Sarah Aciego, a glaciochemist who has pioneered isotope dating of ice cores at the University of Michigan in Ann Arbor, won a five-year US$875,000 grant from the David and Lucile Packard Foundation in Los Altos, California, on 15 October.

How did events at university help to set you on your current path?

I ended up as a geology major based in the engineering school, and therefore took chemistry, physics and calculus, learning skills that facilitated my exposure to isotope work. I didn't have much money, so I needed a work–study job. I distributed flyers advertising my calculus and computer-programming skills around the department, and was hired to write programs to process isotope data looking at dust inputs and silica cycling in soil ecosystems.

How did your work with isotopes continue?

I applied to a number of graduate schools, and came to work with an isotope chemist who was using radiogenic isotopes to examine volcanic processes. But a change to the PhD requirements the year I arrived meant that I had to present and defend two possible thesis projects during qualifying exams, so I had to find a second adviser and develop an alternate project, working with a glaciologist who was using stable isotopes to date ice sheets in Antarctica. I was so interested in both topics that I did two PhD projects.

How did that affect your opportunities?

There is a pretty big divide between the radio- and stable-isotope research communities. But my combined efforts made me realize where my expertise could make a difference. Dating the deepest ice had proved nearly impossible using conventional methods, so I wanted to use a radiometric isotope technique to date ice using dust. I did that for my postdoc at the Swiss Federal Institute of Technology in Zurich, where a talented mass spectrometrist and engineer, Heinrich Baur, developed both a device called a nanoscale that measures nanogram variations in mass, and a technique to measure the weight of dust and the weight of the gas absorbed on the dust.

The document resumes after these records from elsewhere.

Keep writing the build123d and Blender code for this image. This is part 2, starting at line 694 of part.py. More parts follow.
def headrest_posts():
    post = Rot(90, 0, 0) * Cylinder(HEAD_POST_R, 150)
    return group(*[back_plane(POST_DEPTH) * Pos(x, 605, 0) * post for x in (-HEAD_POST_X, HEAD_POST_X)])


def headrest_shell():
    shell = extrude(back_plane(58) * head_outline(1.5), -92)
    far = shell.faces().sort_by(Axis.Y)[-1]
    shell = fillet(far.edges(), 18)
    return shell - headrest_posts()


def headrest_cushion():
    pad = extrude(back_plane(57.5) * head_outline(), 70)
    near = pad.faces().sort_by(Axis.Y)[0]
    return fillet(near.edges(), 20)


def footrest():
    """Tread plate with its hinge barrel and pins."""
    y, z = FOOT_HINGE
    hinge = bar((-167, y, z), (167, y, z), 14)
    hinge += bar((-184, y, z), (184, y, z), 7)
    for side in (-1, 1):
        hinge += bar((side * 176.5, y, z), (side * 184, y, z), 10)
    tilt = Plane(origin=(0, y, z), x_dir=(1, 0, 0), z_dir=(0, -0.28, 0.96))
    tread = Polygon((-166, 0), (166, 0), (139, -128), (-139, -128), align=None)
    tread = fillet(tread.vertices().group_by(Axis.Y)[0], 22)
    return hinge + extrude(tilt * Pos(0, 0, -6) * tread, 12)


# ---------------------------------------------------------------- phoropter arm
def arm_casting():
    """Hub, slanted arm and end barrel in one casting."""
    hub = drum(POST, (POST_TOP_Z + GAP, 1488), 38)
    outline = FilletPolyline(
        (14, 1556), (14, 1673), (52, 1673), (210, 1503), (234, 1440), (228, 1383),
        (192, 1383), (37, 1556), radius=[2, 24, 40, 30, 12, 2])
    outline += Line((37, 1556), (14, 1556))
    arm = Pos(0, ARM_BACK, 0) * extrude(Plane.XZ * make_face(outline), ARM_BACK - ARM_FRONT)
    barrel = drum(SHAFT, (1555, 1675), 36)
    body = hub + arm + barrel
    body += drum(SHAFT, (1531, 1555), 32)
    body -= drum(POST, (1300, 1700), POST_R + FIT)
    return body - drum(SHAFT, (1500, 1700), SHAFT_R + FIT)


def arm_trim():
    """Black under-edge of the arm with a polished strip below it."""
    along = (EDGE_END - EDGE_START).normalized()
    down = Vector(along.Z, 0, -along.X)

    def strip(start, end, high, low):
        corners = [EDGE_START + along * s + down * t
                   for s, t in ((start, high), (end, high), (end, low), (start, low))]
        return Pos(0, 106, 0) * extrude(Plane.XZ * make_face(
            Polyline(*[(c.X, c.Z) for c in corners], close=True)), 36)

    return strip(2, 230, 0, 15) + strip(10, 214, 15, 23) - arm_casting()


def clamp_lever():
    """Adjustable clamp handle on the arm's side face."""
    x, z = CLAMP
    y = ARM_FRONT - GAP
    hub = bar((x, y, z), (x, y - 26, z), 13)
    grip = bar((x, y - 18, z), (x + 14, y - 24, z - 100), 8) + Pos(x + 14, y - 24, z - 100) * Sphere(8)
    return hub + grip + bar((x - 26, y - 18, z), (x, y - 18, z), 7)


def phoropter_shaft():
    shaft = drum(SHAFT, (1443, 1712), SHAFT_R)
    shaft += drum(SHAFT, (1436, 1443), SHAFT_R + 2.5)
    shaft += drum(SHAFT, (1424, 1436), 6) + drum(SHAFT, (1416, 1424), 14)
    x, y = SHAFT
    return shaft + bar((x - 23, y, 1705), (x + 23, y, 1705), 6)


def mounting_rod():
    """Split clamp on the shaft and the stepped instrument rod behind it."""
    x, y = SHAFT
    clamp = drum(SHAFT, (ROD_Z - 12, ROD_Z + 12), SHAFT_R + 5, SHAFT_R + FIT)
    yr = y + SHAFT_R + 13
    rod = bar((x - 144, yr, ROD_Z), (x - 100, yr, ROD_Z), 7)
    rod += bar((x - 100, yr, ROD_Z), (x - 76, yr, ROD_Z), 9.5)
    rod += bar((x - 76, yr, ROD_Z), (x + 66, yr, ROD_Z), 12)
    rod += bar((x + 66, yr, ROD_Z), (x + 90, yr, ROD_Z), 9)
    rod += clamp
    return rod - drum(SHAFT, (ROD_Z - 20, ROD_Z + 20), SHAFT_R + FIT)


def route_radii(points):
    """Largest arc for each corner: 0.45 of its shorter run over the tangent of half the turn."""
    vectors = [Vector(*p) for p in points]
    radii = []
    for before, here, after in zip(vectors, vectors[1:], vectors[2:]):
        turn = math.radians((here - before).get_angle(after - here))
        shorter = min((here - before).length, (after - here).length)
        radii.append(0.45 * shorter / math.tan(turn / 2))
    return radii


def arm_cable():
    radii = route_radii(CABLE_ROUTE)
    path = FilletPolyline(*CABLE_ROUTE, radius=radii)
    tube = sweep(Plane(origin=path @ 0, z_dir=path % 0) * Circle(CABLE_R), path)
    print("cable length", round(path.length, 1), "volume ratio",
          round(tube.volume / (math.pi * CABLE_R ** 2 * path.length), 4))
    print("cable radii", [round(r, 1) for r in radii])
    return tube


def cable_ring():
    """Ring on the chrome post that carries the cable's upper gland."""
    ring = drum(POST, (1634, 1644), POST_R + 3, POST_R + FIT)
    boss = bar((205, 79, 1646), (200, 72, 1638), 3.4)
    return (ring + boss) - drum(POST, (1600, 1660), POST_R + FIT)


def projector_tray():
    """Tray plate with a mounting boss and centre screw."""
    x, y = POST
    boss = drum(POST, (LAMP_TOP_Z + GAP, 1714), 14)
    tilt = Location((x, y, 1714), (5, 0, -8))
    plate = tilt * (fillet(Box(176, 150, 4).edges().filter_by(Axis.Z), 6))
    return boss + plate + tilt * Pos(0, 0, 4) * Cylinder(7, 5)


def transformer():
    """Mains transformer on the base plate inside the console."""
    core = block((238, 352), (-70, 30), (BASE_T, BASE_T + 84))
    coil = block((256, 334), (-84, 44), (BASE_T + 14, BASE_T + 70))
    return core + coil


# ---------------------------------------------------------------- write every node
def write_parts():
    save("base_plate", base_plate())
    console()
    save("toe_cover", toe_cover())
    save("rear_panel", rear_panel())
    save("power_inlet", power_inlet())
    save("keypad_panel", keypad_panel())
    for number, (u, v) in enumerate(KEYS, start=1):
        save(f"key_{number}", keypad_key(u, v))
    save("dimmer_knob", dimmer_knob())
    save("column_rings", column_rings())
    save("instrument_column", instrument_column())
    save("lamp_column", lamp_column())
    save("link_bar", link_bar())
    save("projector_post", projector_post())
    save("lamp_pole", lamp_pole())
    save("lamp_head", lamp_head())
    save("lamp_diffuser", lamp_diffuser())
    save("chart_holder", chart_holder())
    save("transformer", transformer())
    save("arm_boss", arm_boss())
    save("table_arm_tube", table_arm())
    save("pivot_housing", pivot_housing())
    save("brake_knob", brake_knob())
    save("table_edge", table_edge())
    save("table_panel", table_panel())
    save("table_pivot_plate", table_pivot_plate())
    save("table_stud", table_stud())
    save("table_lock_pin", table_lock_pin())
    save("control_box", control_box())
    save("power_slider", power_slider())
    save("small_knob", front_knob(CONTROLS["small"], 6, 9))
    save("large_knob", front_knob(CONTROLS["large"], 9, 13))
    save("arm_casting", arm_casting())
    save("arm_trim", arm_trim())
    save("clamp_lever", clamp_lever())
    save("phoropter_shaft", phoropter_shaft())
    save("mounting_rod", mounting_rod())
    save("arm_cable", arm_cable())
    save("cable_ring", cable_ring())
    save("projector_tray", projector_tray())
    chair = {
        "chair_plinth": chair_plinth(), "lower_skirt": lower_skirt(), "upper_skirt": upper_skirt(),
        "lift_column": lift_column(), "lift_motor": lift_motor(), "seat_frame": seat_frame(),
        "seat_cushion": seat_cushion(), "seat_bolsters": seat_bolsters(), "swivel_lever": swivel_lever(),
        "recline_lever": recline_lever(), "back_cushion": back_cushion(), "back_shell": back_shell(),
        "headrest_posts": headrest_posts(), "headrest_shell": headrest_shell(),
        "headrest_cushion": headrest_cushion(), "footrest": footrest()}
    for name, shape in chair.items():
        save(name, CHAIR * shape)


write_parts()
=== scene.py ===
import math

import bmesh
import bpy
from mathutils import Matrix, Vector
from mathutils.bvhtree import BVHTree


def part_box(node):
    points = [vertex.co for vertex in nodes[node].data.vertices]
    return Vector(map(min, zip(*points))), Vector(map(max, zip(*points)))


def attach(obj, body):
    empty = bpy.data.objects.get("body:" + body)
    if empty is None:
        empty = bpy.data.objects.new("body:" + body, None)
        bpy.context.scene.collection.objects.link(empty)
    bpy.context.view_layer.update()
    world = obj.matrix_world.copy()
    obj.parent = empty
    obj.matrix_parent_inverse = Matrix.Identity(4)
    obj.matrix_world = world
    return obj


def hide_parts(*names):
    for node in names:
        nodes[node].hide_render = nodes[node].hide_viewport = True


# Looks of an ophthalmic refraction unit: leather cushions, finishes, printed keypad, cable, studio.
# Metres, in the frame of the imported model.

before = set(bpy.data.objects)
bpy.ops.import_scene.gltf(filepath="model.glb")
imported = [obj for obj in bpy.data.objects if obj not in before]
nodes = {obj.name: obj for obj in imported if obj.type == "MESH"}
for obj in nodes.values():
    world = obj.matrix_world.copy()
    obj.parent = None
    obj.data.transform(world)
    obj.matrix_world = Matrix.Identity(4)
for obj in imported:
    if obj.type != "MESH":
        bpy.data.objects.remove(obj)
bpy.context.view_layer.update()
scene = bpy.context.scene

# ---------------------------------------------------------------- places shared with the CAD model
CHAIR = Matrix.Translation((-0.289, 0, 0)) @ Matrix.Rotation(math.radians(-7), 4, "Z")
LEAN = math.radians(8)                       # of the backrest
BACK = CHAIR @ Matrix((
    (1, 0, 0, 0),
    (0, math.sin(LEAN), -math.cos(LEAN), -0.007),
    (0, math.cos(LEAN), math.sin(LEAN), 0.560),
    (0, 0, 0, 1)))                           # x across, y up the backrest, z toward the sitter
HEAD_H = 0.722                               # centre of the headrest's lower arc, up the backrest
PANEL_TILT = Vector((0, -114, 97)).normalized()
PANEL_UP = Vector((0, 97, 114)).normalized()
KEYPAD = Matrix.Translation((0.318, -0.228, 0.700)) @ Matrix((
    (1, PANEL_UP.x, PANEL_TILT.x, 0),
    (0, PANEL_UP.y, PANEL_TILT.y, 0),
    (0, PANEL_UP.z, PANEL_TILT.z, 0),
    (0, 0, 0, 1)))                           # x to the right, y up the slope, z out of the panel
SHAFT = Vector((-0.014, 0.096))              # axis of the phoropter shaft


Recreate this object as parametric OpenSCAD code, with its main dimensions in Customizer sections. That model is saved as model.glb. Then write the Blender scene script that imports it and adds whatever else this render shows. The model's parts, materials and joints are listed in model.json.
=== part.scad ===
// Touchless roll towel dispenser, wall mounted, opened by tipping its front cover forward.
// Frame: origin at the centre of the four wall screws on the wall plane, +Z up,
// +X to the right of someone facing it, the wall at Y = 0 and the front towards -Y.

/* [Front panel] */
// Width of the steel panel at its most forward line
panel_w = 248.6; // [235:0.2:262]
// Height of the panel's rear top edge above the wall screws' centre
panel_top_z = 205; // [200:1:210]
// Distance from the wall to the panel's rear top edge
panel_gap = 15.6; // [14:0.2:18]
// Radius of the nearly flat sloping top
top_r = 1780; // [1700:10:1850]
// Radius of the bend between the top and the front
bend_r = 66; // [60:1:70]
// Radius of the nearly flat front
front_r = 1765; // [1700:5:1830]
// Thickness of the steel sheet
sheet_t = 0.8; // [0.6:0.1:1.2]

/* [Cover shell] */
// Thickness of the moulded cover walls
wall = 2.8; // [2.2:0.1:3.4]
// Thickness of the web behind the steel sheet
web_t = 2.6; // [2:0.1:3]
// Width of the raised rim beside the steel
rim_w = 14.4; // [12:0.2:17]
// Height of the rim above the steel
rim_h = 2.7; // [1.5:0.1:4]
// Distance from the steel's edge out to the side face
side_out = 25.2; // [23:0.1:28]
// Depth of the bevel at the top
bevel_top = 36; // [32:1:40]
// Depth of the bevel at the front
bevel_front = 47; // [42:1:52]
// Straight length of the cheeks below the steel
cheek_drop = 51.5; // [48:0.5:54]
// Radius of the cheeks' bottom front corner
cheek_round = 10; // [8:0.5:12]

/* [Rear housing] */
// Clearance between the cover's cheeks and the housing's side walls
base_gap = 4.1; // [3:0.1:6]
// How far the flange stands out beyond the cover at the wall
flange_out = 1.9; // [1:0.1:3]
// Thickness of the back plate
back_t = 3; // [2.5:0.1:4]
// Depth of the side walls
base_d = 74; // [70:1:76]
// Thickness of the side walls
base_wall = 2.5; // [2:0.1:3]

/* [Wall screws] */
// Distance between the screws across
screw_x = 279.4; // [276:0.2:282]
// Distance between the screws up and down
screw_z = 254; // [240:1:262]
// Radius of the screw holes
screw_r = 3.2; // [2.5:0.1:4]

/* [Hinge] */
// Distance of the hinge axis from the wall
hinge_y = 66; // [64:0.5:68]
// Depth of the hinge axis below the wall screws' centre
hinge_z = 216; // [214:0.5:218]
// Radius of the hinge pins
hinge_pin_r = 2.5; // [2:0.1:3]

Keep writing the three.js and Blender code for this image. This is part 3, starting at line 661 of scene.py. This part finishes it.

You started at Michigan in 2010. Were you surprised by the generous support you received despite the economic downturn?

Yes. I interviewed at six places over two years and didn't think I had a chance in hell of anyone buying me the equipment I needed. Luckily, the University of Michigan realized the value of the machines and clean lab facilities necessary to run the kind of experiments I wanted to do. And the US National Science Foundation partially funded me to get one of the $200,000 nanoscales developed in Zurich. In return, I try to serve as a resource to the field and to my students, and try to bring what I do into the classroom and to the public.

What does the Packard award allow you to do?

The Packard grant is huge because I can redirect some of the money, which is unrestricted, to my projects that are having a harder time getting funded. It is also helpful because the fieldwork for this research is so expensive. I have proved that my methods work in Antarctica, but this funding allows me to collect samples across Greenland to see if it works there as well. If it does, it will provide a much-needed comparison to clarify the impacts of climate change on sea-level rise. We will learn something — although it may not be what we set out to find.

Do you network naturally or out of necessity?

Necessity. I have learned that you have to put yourself out there and create a broad base of support from your community to garner recognition. A lot of those interactions happen during social events after conference talks. One of the nicest things that I read in reviews of my proposals, even those that have been rejected, is that I'm a rising star in the field and know what I'm doing. These comments are from people I haven't worked with directly — they have seen me in some public forum. I impress on my students that we go to meetings to advertise not only the science, but also our capabilities.